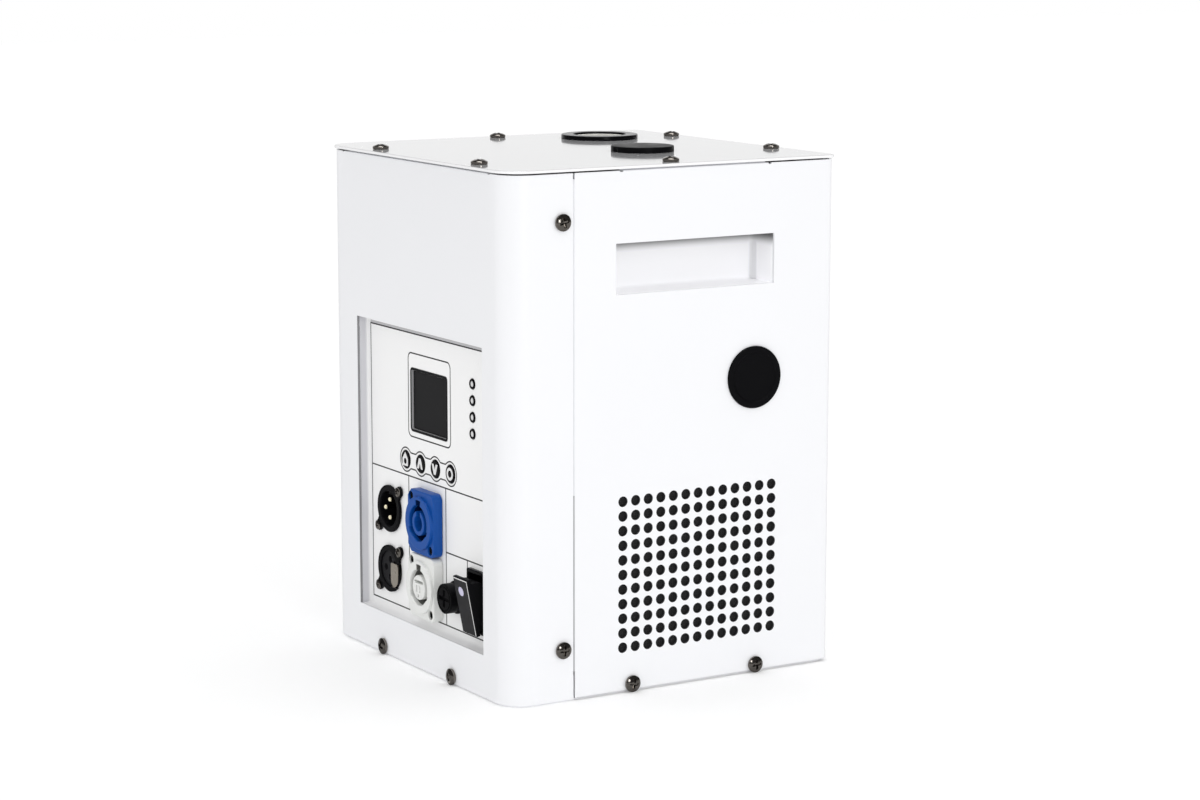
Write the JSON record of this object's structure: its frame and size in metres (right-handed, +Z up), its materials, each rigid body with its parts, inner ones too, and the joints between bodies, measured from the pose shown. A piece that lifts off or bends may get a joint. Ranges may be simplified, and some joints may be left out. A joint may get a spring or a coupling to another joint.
{
  "type": "cold spark machine",
  "caption": "White sheet-metal cold spark machine: recessed control panel, vented sides with finger recesses, nozzle ring and filler cap on top.",
  "frame": {"origin": "middle of the case's underside, on the surface that it stands on", "axes": "+Z up; the control panel faces -Y; +X to the right of someone facing the panel"},
  "size_m": [0.1854, 0.1868, 0.2516],
  "materials": {
    "white_paint": "white powder coat, satin",
    "white_gloss": "white paint, glossy",
    "zinc_steel": "plain zinc-plated steel",
    "bright_steel": "bright steel",
    "tube_steel": "pale fine-brushed stainless steel",
    "screw_steel": "dark nickel plate",
    "die_cast": "aluminium",
    "black_plastic": "black moulded plastic",
    "button_plastic": "black plastic with a pale symbol",
    "rocker_plastic": "black moulded plastic",
    "socket_metal": "black coated shell",
    "blue_plastic": "blue moulded plastic",
    "grey_plastic": "grey-white moulded plastic",
    "display": "smoked clear window",
    "circuit_board": "green solder mask",
    "black_mesh": "black woven filter mesh",
    "hopper_plastic": "natural moulded plastic"
  },
  "bodies": {
    "case": {"base_tray": "zinc_steel", "front_cover": "white_paint", "side_panel_right": "white_paint", "side_panel_left": "white_paint", "back_panel": "white_paint", "top_plate": "white_gloss", "recess_cup_right": "white_paint", "recess_cup_left": "white_paint", "side_plug_right": "black_plastic", "side_plug_left": "black_plastic", "mesh_filter_right": "black_mesh", "mesh_filter_left": "black_mesh", "control_panel": "white_paint", "display_window": "display", "control_board": "circuit_board", "socket_male": "socket_metal", "socket_female": "socket_metal", "power_inlet": "blue_plastic", "power_outlet": "grey_plastic", "fuse_holder": "black_plastic", "switch_housing": "black_plastic", "nozzle_ring": "black_plastic", "spark_tube": "tube_steel", "heating_core": "zinc_steel", "blower_housing": "die_cast", "hopper": "hopper_plastic", "feed_motor": "die_cast", "fan_frame": "black_plastic", "power_supply": "die_cast", "screw_top_front_left": "screw_steel", "screw_top_front_right": "screw_steel", "screw_top_mid_left": "screw_steel", "screw_top_mid_right": "screw_steel", "screw_top_back_left": "screw_steel", "screw_top_back_right": "screw_steel", "screw_front_left": "screw_steel", "screw_front_right": "screw_steel", "screw_back_left": "screw_steel", "screw_back_right": "screw_steel", "screw_wing_low_left": "screw_steel", "screw_wing_high_left": "screw_steel", "screw_side_front_left": "screw_steel", "screw_side_back_left": "screw_steel", "screw_wing_low_right": "screw_steel", "screw_wing_high_right": "screw_steel", "screw_side_front_right": "screw_steel", "screw_side_back_right": "screw_steel"},
    "menu_key": {"button_menu": "button_plastic"},
    "up_key": {"button_up": "button_plastic"},
    "down_key": {"button_down": "button_plastic"},
    "enter_key": {"button_enter": "button_plastic"},
    "latch": {"socket_latch": "bright_steel"},
    "rocker": {"switch_rocker": "rocker_plastic"},
    "fuse_top": {"fuse_cap": "black_plastic"},
    "filler": {"filler_cap": "black_plastic"},
    "blower": {"blower_wheel": "black_plastic"},
    "fan": {"fan_wheel": "black_plastic"},
    "auger": {"feed_auger": "bright_steel"}
  },
  "joints": [
    {"name": "menu_press", "type": "slide", "parent": "case", "child": "menu_key", "axis": [0, 1, 0], "range_m": [0, 0.001], "stiffness_N_per_m": 1200},
    {"name": "up_press", "type": "slide", "parent": "case", "child": "up_key", "axis": [0, 1, 0], "range_m": [0, 0.001], "stiffness_N_per_m": 1200},
    {"name": "down_press", "type": "slide", "parent": "case", "child": "down_key", "axis": [0, 1, 0], "range_m": [0, 0.001], "stiffness_N_per_m": 1200},
    {"name": "enter_press", "type": "slide", "parent": "case", "child": "enter_key", "axis": [0, 1, 0], "range_m": [0, 0.001], "stiffness_N_per_m": 1200},
    {"name": "latch_press", "type": "slide", "parent": "case", "child": "latch", "axis": [0, 1, 0], "range_m": [0, 0.001], "stiffness_N_per_m": 1200},
    {"name": "rocker_tilt", "type": "hinge", "parent": "case", "child": "rocker", "pos_m": [0.0513, -0.0855, 0.0431], "axis": [1, 0, 0], "range_deg": [-22, 0]},
    {"name": "fuse_turn", "type": "hinge", "parent": "case", "child": "fuse_top", "pos_m": [0.0298, -0.088, 0.041], "axis": [0, 1, 0], "range_deg": [-90, 0]},
    {"name": "filler_lift", "type": "slide", "parent": "case", "child": "filler", "axis": [0, 0, 1], "range_m": [0, 0.02]},
    {"name": "blower_spin", "type": "hinge", "parent": "case", "child": "blower", "pos_m": [-0.0515, 0.0446, 0.015], "axis": [0, 0, 1], "continuous": true},
    {"name": "fan_spin", "type": "hinge", "parent": "case", "child": "fan", "pos_m": [0.0744, 0.0128, 0.0569], "axis": [1, 0, 0], "continuous": true},
    {"name": "auger_turn", "type": "hinge", "parent": "case", "child": "auger", "pos_m": [0.0264, 0.0212, 0.13], "axis": [-0.9577, 0.2877, 0], "continuous": true}
  ]
}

-=-=-

WRITTEN PROBLEM =>
Go through the listing above and restate it word for word.

FINISHED ANSWER =>
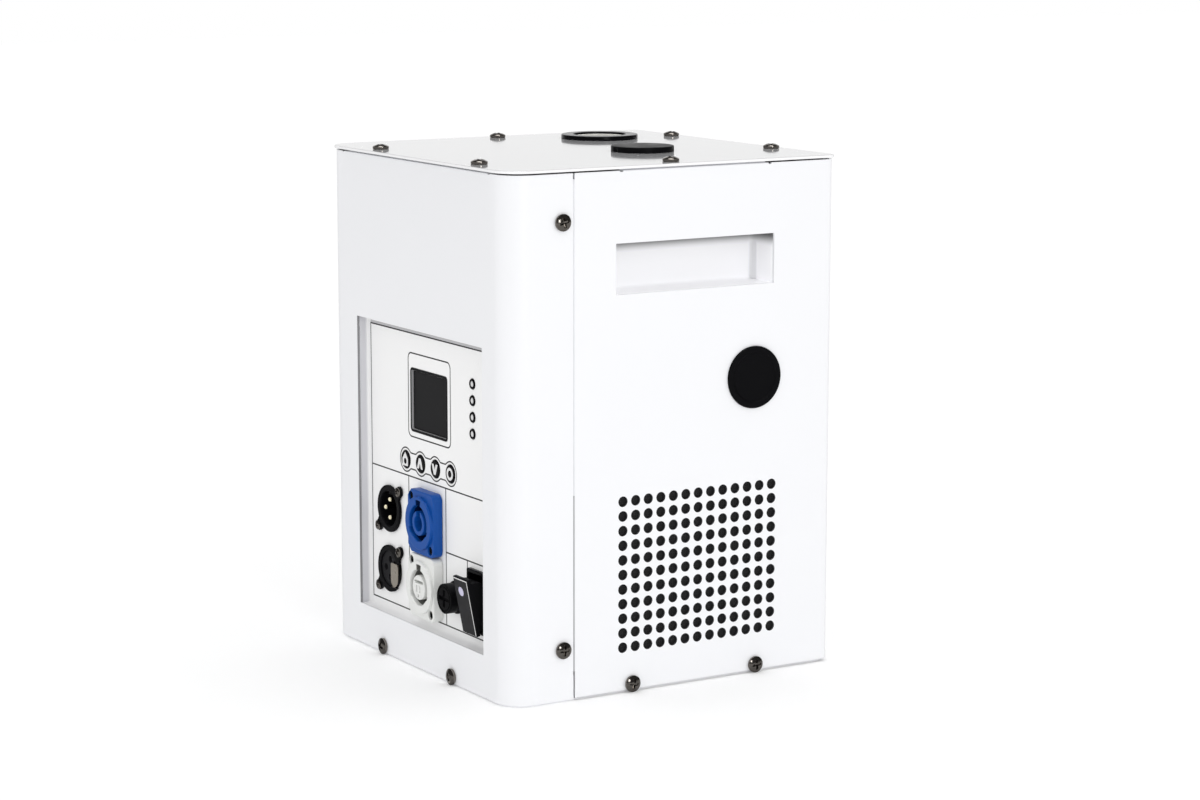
Write the JSON record of this object's structure: its frame and size in metres (right-handed, +Z up), its materials, each rigid body with its parts, inner ones too, and the joints between bodies, measured from the pose shown. A piece that lifts off or bends may get a joint. Ranges may be simplified, and some joints may be left out. A joint may get a spring or a coupling to another joint.
{
  "type": "cold spark machine",
  "caption": "White sheet-metal cold spark machine: recessed control panel, vented sides with finger recesses, nozzle ring and filler cap on top.",
  "frame": {"origin": "middle of the case's underside, on the surface that it stands on", "axes": "+Z up; the control panel faces -Y; +X to the right of someone facing the panel"},
  "size_m": [0.1854, 0.1868, 0.2516],
  "materials": {
    "white_paint": "white powder coat, satin",
    "white_gloss": "white paint, glossy",
    "zinc_steel": "plain zinc-plated steel",
    "bright_steel": "bright steel",
    "tube_steel": "pale fine-brushed stainless steel",
    "screw_steel": "dark nickel plate",
    "die_cast": "aluminium",
    "black_plastic": "black moulded plastic",
    "button_plastic": "black plastic with a pale symbol",
    "rocker_plastic": "black moulded plastic",
    "socket_metal": "black coated shell",
    "blue_plastic": "blue moulded plastic",
    "grey_plastic": "grey-white moulded plastic",
    "display": "smoked clear window",
    "circuit_board": "green solder mask",
    "black_mesh": "black woven filter mesh",
    "hopper_plastic": "natural moulded plastic"
  },
  "bodies": {
    "case": {"base_tray": "zinc_steel", "front_cover": "white_paint", "side_panel_right": "white_paint", "side_panel_left": "white_paint", "back_panel": "white_paint", "top_plate": "white_gloss", "recess_cup_right": "white_paint", "recess_cup_left": "white_paint", "side_plug_right": "black_plastic", "side_plug_left": "black_plastic", "mesh_filter_right": "black_mesh", "mesh_filter_left": "black_mesh", "control_panel": "white_paint", "display_window": "display", "control_board": "circuit_board", "socket_male": "socket_metal", "socket_female": "socket_metal", "power_inlet": "blue_plastic", "power_outlet": "grey_plastic", "fuse_holder": "black_plastic", "switch_housing": "black_plastic", "nozzle_ring": "black_plastic", "spark_tube": "tube_steel", "heating_core": "zinc_steel", "blower_housing": "die_cast", "hopper": "hopper_plastic", "feed_motor": "die_cast", "fan_frame": "black_plastic", "power_supply": "die_cast", "screw_top_front_left": "screw_steel", "screw_top_front_right": "screw_steel", "screw_top_mid_left": "screw_steel", "screw_top_mid_right": "screw_steel", "screw_top_back_left": "screw_steel", "screw_top_back_right": "screw_steel", "screw_front_left": "screw_steel", "screw_front_right": "screw_steel", "screw_back_left": "screw_steel", "screw_back_right": "screw_steel", "screw_wing_low_left": "screw_steel", "screw_wing_high_left": "screw_steel", "screw_side_front_left": "screw_steel", "screw_side_back_left": "screw_steel", "screw_wing_low_right": "screw_steel", "screw_wing_high_right": "screw_steel", "screw_side_front_right": "screw_steel", "screw_side_back_right": "screw_steel"},
    "menu_key": {"button_menu": "button_plastic"},
    "up_key": {"button_up": "button_plastic"},
    "down_key": {"button_down": "button_plastic"},
    "enter_key": {"button_enter": "button_plastic"},
    "latch": {"socket_latch": "bright_steel"},
    "rocker": {"switch_rocker": "rocker_plastic"},
    "fuse_top": {"fuse_cap": "black_plastic"},
    "filler": {"filler_cap": "black_plastic"},
    "blower": {"blower_wheel": "black_plastic"},
    "fan": {"fan_wheel": "black_plastic"},
    "auger": {"feed_auger": "bright_steel"}
  },
  "joints": [
    {"name": "menu_press", "type": "slide", "parent": "case", "child": "menu_key", "axis": [0, 1, 0], "range_m": [0, 0.001], "stiffness_N_per_m": 1200},
    {"name": "up_press", "type": "slide", "parent": "case", "child": "up_key", "axis": [0, 1, 0], "range_m": [0, 0.001], "stiffness_N_per_m": 1200},
    {"name": "down_press", "type": "slide", "parent": "case", "child": "down_key", "axis": [0, 1, 0], "range_m": [0, 0.001], "stiffness_N_per_m": 1200},
    {"name": "enter_press", "type": "slide", "parent": "case", "child": "enter_key", "axis": [0, 1, 0], "range_m": [0, 0.001], "stiffness_N_per_m": 1200},
    {"name": "latch_press", "type": "slide", "parent": "case", "child": "latch", "axis": [0, 1, 0], "range_m": [0, 0.001], "stiffness_N_per_m": 1200},
    {"name": "rocker_tilt", "type": "hinge", "parent": "case", "child": "rocker", "pos_m": [0.0513, -0.0855, 0.0431], "axis": [1, 0, 0], "range_deg": [-22, 0]},
    {"name": "fuse_turn", "type": "hinge", "parent": "case", "child": "fuse_top", "pos_m": [0.0298, -0.088, 0.041], "axis": [0, 1, 0], "range_deg": [-90, 0]},
    {"name": "filler_lift", "type": "slide", "parent": "case", "child": "filler", "axis": [0, 0, 1], "range_m": [0, 0.02]},
    {"name": "blower_spin", "type": "hinge", "parent": "case", "child": "blower", "pos_m": [-0.0515, 0.0446, 0.015], "axis": [0, 0, 1], "continuous": true},
    {"name": "fan_spin", "type": "hinge", "parent": "case", "child": "fan", "pos_m": [0.0744, 0.0128, 0.0569], "axis": [1, 0, 0], "continuous": true},
    {"name": "auger_turn", "type": "hinge", "parent": "case", "child": "auger", "pos_m": [0.0264, 0.0212, 0.13], "axis": [-0.9577, 0.2877, 0], "continuous": true}
  ]
}